Domestic Economy Desk
WTO Accession No More a Priority for Iran
WTO Accession No More a Priority for Iran

Iran says joining World Trade Organization is no more a priority for the country – a change of dominant tone since the signing of the nuclear deal between Tehran and world powers in July 2015 – amid America’s hostile Iran policy under President Donald Trump.

“Our priority is now to increase cooperation with neighboring countries and those in the region, which offer the most benefits to us,” Mojtaba Khosrotaj, the head of Trade Promotion Organization of Iran, said on Wednesday.

Not being a WTO member, Iran has been banking on free or preferential trade agreements with the countries it has strong economic trade ties with. A PTA with Turkey was implemented early 2015 and similar deals are expected to be signed with Eurasian Economic Union states, among others.

The government has earlier said those deals are aimed at facilitating WTO membership by gradually doing away with trade tariffs, as political conditions become suitable for Iran’s accession amid tangible progress after more than two decades of Tehran submitting its bid for the first time in 1996.

Iran became an observer member to the world organization in 2005, but WTO failed to assign a group chairman to discuss Iran’s foreign trade regime, due to the opposition of the US that has not been on good terms with Iran since 1979.

When Tehran signed the landmark nuclear deal with six world powers in July 2015—officially known as the Joint Comprehensive Plan of Action—to resolve a longstanding dispute over its nuclear program, leaders in Tehran and Europe said time was finally ripe for WTO to reach consensus on Iran’s membership.

In a gathering of ministers of WTO’s 162 members at a biennial meeting in Nairobi late 2015, Iran’s Minister of Industries, Mining and Trade Mohammad Reza Nematzadeh said Iran is prepared to negotiate its way into the World Trade Organization.

“Now that years of intensive negotiations have finally cleared all the misunderstandings around Iran’s nuclear activities, we are taking the next step toward integrating more deeply into the global economy,” he said.
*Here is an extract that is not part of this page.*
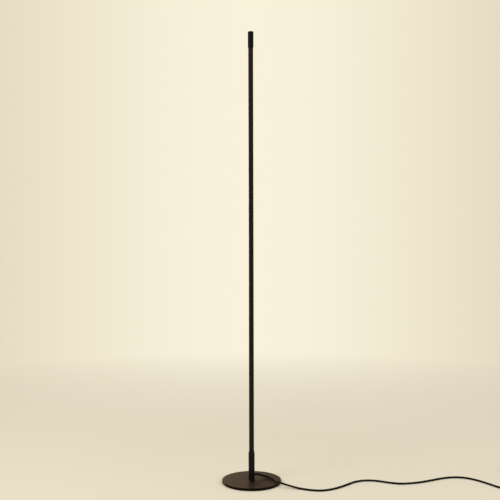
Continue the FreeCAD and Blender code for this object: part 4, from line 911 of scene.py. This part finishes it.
def white_board(slot):
    tree, shader = start_finish(slot, BOARD_WHITE, 0.35)
    flecks = noise(tree, FLECK_SCALE, detail=3.0)
    join_colour(tree, shader, mix_colours(tree, flecks, BOARD_WHITE, BOARD_GREY))
    join_roughness(tree, shader, flecks, 0.35, glossier=0.05, duller=0.07)
    join_bump(tree, shader, flecks, 0.02 * MM, strength=0.3)


def phosphor_chips(slot):
    tree, shader = start_finish(slot, CHIP_WHITE, 0.3)
    place = add(tree, "ShaderNodeSeparateXYZ", {"Vector": object_place(tree)})
    sideways = calculate(tree, "ABSOLUTE", place.outputs["X"])
    off_middle = calculate(tree, "MULTIPLY", off_chip_middle(tree), CHIP_PITCH)
    away = calculate(tree, "MAXIMUM", sideways, off_middle)
    yellow = remap(tree, away, PHOSPHOR_ENDS, PHOSPHOR_FADES_FROM)
    join_colour(tree, shader, mix_colours(tree, yellow, CHIP_WHITE, PHOSPHOR))
    join_bump(tree, shader, yellow, 0.1 * MM, strength=0.5)


def circuit_green(slot):
    tree, shader = start_finish(slot, MASK_GREEN, 0.35)
    tracks = add(
        tree, "ShaderNodeTexBrick", {"Vector": object_place(tree), "Scale": TRACK_SCALE}
    ).outputs["Fac"]
    join_colour(tree, shader, mix_colours(tree, tracks, MASK_GREEN, TRACK_GREEN))
    join_bump(tree, shader, tracks, 0.03 * MM, strength=0.3)


white_board("led_board")
phosphor_chips("led_phosphor")
circuit_green("circuit_board")
print("boards ready")

# %% [markdown]
# Wires, tape and cans
# The last hidden pieces are the coloured wires, the taped transformer and the two cans beside it.
# Tape could be modelled turn by turn, but nothing opens the adapter, so bands across the height are
# enough: a bump, with a darker stripe to each layer. The wires' insulation is thin and glossy, with
# small changes of colour from the dye.

# %% Inner electrical finishes
WIRE_RED = (0.34, 0.05, 0.03)
WIRE_RED_PALER = (0.44, 0.08, 0.05)
DYE_SCALE = 700.0
LAYER_DARKER = 0.75


def wire_insulation(slot):
    tree, shader = start_finish(slot, WIRE_RED, 0.35)
    speck = noise(tree, DYE_SCALE)
    join_colour(tree, shader, mix_colours(tree, speck, WIRE_RED, WIRE_RED_PALER))
    join_roughness(tree, shader, speck, 0.35, glossier=0.05, duller=0.1)
    join_bump(tree, shader, speck, 0.02 * MM, strength=0.3)


def wound_tape(slot, colour):
    tree, shader = start_finish(slot, colour, 0.35)
    layers = add(tree, "ShaderNodeGroup", node_tree=wound_layers).outputs["Layers"]
    join_colour(tree, shader, mix_colours(tree, layers, colour, shaded(colour, LAYER_DARKER)))
    join_bump(tree, shader, layers, 0.05 * MM, strength=0.4)


wire_insulation("wire_sheath")
wound_tape("transformer_tape", (0.72, 0.55, 0.10))
wound_tape("capacitor_sleeve", (0.03, 0.03, 0.06))
print(len(finishes), "finishes in all")

# %% [markdown]
# Dress the solid pieces
# On a bench each piece would be painted or plated before the lamp is put together. In Blender each
# could get its finish by hand, name by name, but the record already lists which finish each solid
# piece wears, so one loop dresses them all and none is forgotten. The pieces come with the true
# normals of their round faces, so nothing has to be smoothed here.

# %% Give every solid its finish
for entry in frame["record"]["subparts"]:
    piece = nodes[entry["node"]]
    for place in piece.material_slots:
        place.material = finishes[entry["material_slot"]]
for cord in (floor_cord, spare_cord):
    cord.data.materials.append(finishes["cord_sheath"])
button_spring.data.materials.append(finishes["spring_steel"])

# %% [markdown]
# The shape of a socket screw
# Two small grub screws show from outside: one holds the column in the stem, at the back, and one
# holds the cap. In the frame they are plain pegs. A screw that a key must turn has a six-sided
# socket with a cone at its bottom and a chamfered rim. A boolean could cut the socket, but it leaves
# long thin faces that shade badly. So each screw is built ring by ring, from the socket's floor out
# to the rim and down to the tip, and all rings have as many points, so that they join up in strips.

# %% Socket screw
SOCKET_SIDES = 6
RING_SIDES = 36
CHAMFER_SHARE = 0.12
SOCKET_CONE_SHARE = 0.3


def ring_points(count, radius, depth):
    angles = [2 * math.pi * i / count for i in range(count)]
    return [(radius * math.cos(angle), radius * math.sin(angle), depth) for angle in angles]


def hexagon_points(across_flats, depth):
    """A hexagon with as many points as the round rings, spread evenly over its sides."""
    corners = ring_points(SOCKET_SIDES, across_flats / math.sqrt(3), depth)
    per_side = RING_SIDES // SOCKET_SIDES
    points = []
    for here, following in zip(corners, corners[1:] + corners[:1]):
        for step in range(per_side):
            points.append(tuple(Vector(here).lerp(Vector(following), step / per_side)))
    return points


def socket_screw(name, radius, long, tip_radius, tip_long, across_flats, socket_deep):
    """A grub screw along its own Z, with its face at zero and its tip below."""
    chamfer = radius * CHAMFER_SHARE
    shoulder = tip_long - long
    rings = [
        hexagon_points(across_flats, -socket_deep),
        hexagon_points(across_flats, 0),
        ring_points(RING_SIDES, radius - chamfer, 0),
        ring_points(RING_SIDES, radius, -chamfer),
        ring_points(RING_SIDES, radius, shoulder),
        ring_points(RING_SIDES, tip_radius, shoulder),
        ring_points(RING_SIDES, tip_radius, -long),
    ]
    mesh = bmesh.new()
    made = [[mesh.verts.new(point) for point in ring] for ring in rings]
    for lower, upper in zip(made, made[1:]):
        for i in range(RING_SIDES):
            following = (i + 1) % RING_SIDES
            mesh.faces.new((lower[i], upper[i], upper[following], lower[following]))
    cone_tip = mesh.verts.new((0, 0, -(socket_deep + across_flats * SOCKET_CONE_SHARE)))
    for i in range(RING_SIDES):
        mesh.faces.new((cone_tip, made[0][i], made[0][(i + 1) % RING_SIDES]))
    mesh.faces.new(reversed(made[-1]))
    bmesh.ops.recalc_face_normals(mesh, faces=mesh.faces)
    data = bpy.data.meshes.new(name)
    mesh.to_mesh(data)
    mesh.free()
    screw = bpy.data.objects.new(name, data)
    bpy.context.collection.objects.link(screw)
    screw.data.materials.append(finishes["black_screws"])
    return screw


print("a screw has", RING_SIDES, "sides, and its socket", SOCKET_SIDES)

# %% [markdown]
# The two screws in their places
# The screws could be typed in place as numbers, but each takes its length, height and face from the
# peg that it stands for, so it follows the peg if the lamp changes. The stem's screw ends in a thin
# dog that reaches through the bore into the swivel's groove, and it steps down to that dog where the
# bore begins. A screw's direction is a vector that points out of the lamp, and Blender makes the
# rotation from it.

# %% Lay the screws
SLEEVE_BORE = 18 * MM
TO_THE_BACK = Vector((0, 1, 0))
TO_THE_SIDE = Vector((1, 0, 0))


def lay_screw(screw, node, body, outward, face):
    """Puts the screw's face at that distance from the lamp's axis, looking outward."""
    low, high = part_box(node)
    level = (low[2] + high[2]) / 2
    screw.matrix_world = (
        Matrix.Translation(outward * face + Vector((0, 0, level)))
        @ outward.to_track_quat("Z", "X").to_matrix().to_4x4()
    )
    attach(screw, body)
    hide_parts(node)


low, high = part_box("retaining_screw")
stop_screw = socket_screw(
    "stem_socket_screw", radius=2 * MM, long=high[1] - low[1], tip_radius=1.2 * MM,
    tip_long=SLEEVE_BORE / 2 - low[1], across_flats=2 * MM, socket_deep=0.7 * MM,
)
lay_screw(stop_screw, "retaining_screw", "stand", TO_THE_BACK, high[1])
low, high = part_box("cap_screw")
top_screw = socket_screw(
    "cap_socket_screw", radius=1.25 * MM, long=high[0] - low[0], tip_radius=1.1 * MM,
    tip_long=0.4 * MM, across_flats=1.3 * MM, socket_deep=0.9 * MM,
)
lay_screw(top_screw, "cap_screw", "column", TO_THE_SIDE, high[0])
print("screws:", stop_screw.name, top_screw.name)

# %% [markdown]
# The surround
# The lamp is nearly black, so what shapes it is what it mirrors. A pale backdrop could be a curved
# sheet behind it, but the world's own colour reaches round all sides and casts no shadow: it is warm
# and brightest behind the lamp, where the lamp's light would fall. Rays that light matt things get an
# even grey instead, told apart with the Light Path node, so that colours render as they are written.

# %% Surround
SURROUND = (0.66, 0.57, 0.43)
BEHIND_LAMP = (0.95, 0.88, 0.70)
GLOW_HALF_ANGLE = 0.6
AMBIENT = (0.72, 0.72, 0.72)


def seen_directly(tree):
    """One for camera, mirror and glass rays, zero for the rays that light things."""
    path = add(tree, "ShaderNodeLightPath")
    seen = calculate(
        tree, "MAXIMUM", path.outputs["Is Camera Ray"], path.outputs["Is Glossy Ray"]
    )
    return calculate(tree, "MAXIMUM", seen, path.outputs["Is Transmission Ray"])


def make_surround():
    world = bpy.data.worlds.new("Surround")
    world.use_nodes = True
    bpy.context.scene.world = world
    tree = world.node_tree
    outward = add(tree, "ShaderNodeTexCoord").outputs["Generated"]
    ray = add(tree, "ShaderNodeSeparateXYZ", {"Vector": outward})
    heading = calculate(tree, "ARCTAN2", ray.outputs["X"], ray.outputs["Y"])
    glow = add(
        tree, "ShaderNodeMapRange",
        {"Value": calculate(tree, "ABSOLUTE", heading), "From Max": GLOW_HALF_ANGLE,
         "To Min": 1.0, "To Max": 0.0},
        interpolation_type="SMOOTHSTEP",
    )
    graded = mix_colours(tree, glow.outputs["Result"], SURROUND, BEHIND_LAMP)
    colour = mix_colours(tree, seen_directly(tree), AMBIENT, graded)
    tree.links.new(colour, tree.nodes["Background"].inputs["Color"])


make_surround()
print("surround ready")

# %% [markdown]
# The floor
# The floor takes the shadows near the lamp. A plane that simply ends would show its edge, and one
# that reaches very far a hard horizon. So it turns clear between 0.6 m and 3.2 m from the stem, for
# camera and mirror rays only, and melts into the surround, while it still carries light as a whole
# floor does.

# %% Floor
FLOOR_COLOUR = (0.84, 0.75, 0.58)
FLOOR_SIZE = 40
FADE_FROM = 0.6
FADE_TO = 3.2


def make_floor():
    bpy.ops.mesh.primitive_plane_add(size=FLOOR_SIZE)
    floor = bpy.context.active_object
    floor.name = "floor"
    material = bpy.data.materials.new("floor")
    material.use_nodes = True
    tree = material.node_tree
    tree.nodes.clear()
    matt = add(tree, "ShaderNodeBsdfDiffuse", {"Color": (*FLOOR_COLOUR, 1)})
    clear = add(tree, "ShaderNodeBsdfTransparent")
    distance = add(
        tree, "ShaderNodeVectorMath", {0: object_place(tree)}, operation="LENGTH"
    ).outputs["Value"]
    fade = remap(tree, distance, FADE_FROM, FADE_TO)
    fade = calculate(tree, "MULTIPLY", fade, seen_directly(tree))
    mixed = add(
        tree, "ShaderNodeMixShader",
        {0: fade, 1: matt.outputs[0], 2: clear.outputs[0]},
    )
    add(tree, "ShaderNodeOutputMaterial", {"Surface": mixed.outputs[0]})
    floor.data.materials.append(material)


make_floor()
print(f"floor ready, fading from {FADE_FROM} to {FADE_TO} m")

# %% [markdown]
# Three soft lights
# A sun lamp would be one line, but its shadows are hard. Discs of light are as soft as they are wide.
# A broad one from the upper left draws a soft streak down the tubes, and a weak one from the right
# keeps the other side from going dead. The third stands for the light that the lamp throws backwards:
# the base mirrors it, and it is switched off for matt surfaces, or it would leave a pool of light on
# the floor. None of them shows as a disc when the camera looks its way.

# %% Lights
def soft_light(name, place, aim, size, power, lights_matt=True):
    data = bpy.data.lights.new(name, "AREA")
    data.shape = "DISK"
    data.size = size
    data.energy = power
    light = bpy.data.objects.new(name, data)
    light.location = place
    direction = Vector(aim) - Vector(place)
    light.rotation_euler = direction.to_track_quat("-Z", "Y").to_euler()
    light.visible_camera = False
    light.visible_diffuse = lights_matt
    bpy.context.collection.objects.link(light)


soft_light("key_light", place=(-2.2, -1.8, 2.6), aim=(0, 0, 0.6), size=1.6, power=40)
soft_light("fill_light", place=(2.4, -1.6, 1.8), aim=(0.2, 0, 0.5), size=2.0, power=12)
soft_light(
    "back_glow", place=(-1.3, 2.2, 1.0), aim=(0, 0, 0.1), size=1.6, power=55, lights_matt=False
)
print("lights ready")

# %% [markdown]
# The end
# The last line prints a short note that the scene is set up.

# %% End
print("scene ready")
“Finalizing WTO membership is, therefore, a priority for the Iranian government. As the largest non-member economy in the world, our full membership will be win-win for all and a significant step toward creating a truly universal organization.”

Among the long list of world leaders who led large trade delegations to Iran after the nuclear deal are those who supported Iran’s willingness to join the global trade entity.

In February 2016, Swiss President Johann Schneider-Ammann made a rare visit to Iran and met with his Iranian counterpart. He said Bern expects Iran to provide legal security for international businesses, respect intellectual property, avoid unnecessary paperwork and facilitate visa process to strengthen its ties with the European country and, in return, Switzerland will help Iran obtain the full membership of WTO.

 “Trump Effect”

“Nothing has changed,” a top TPO official told Financial Tribune, on condition of anonymity. “Had there been any progress in WTO regarding our membership, we would have received the updates by now.”

The official is directly involved in the process of Iran’s WTO accession.

“It is the Trump effect,” he said, and the “uncertainty” it has created among other countries regarding Iran’s economic engagement with the global community.

Despite the lifting of sanctions in January last year as part of the JCPOA, Iran’s economic engagement with the world has been quite challenging amid Washington’s anti-Iran policy.

Although Trump has so far acknowledged Iran’s compliance with the nuclear deal, he has vowed to find a way not to do so in the future, raising concerns that the deal might not survive as we know it.

Despite disagreements on Russia, Trump and the US congress have been on the same page about increasing pressure on Iran. The congress lately passed a legislation to place new sanctions on Iran. And Trump signed the legislation into law.

US lawmakers’ opposition to Iran’s WTO accession was known even before Trump took office.

In October 2016, a bipartisan group in the US House of Representatives called on US Trade Representative Michael Froman to resist Iran’s efforts to join the international group over concerns the membership could tie their hands for imposing sanctions.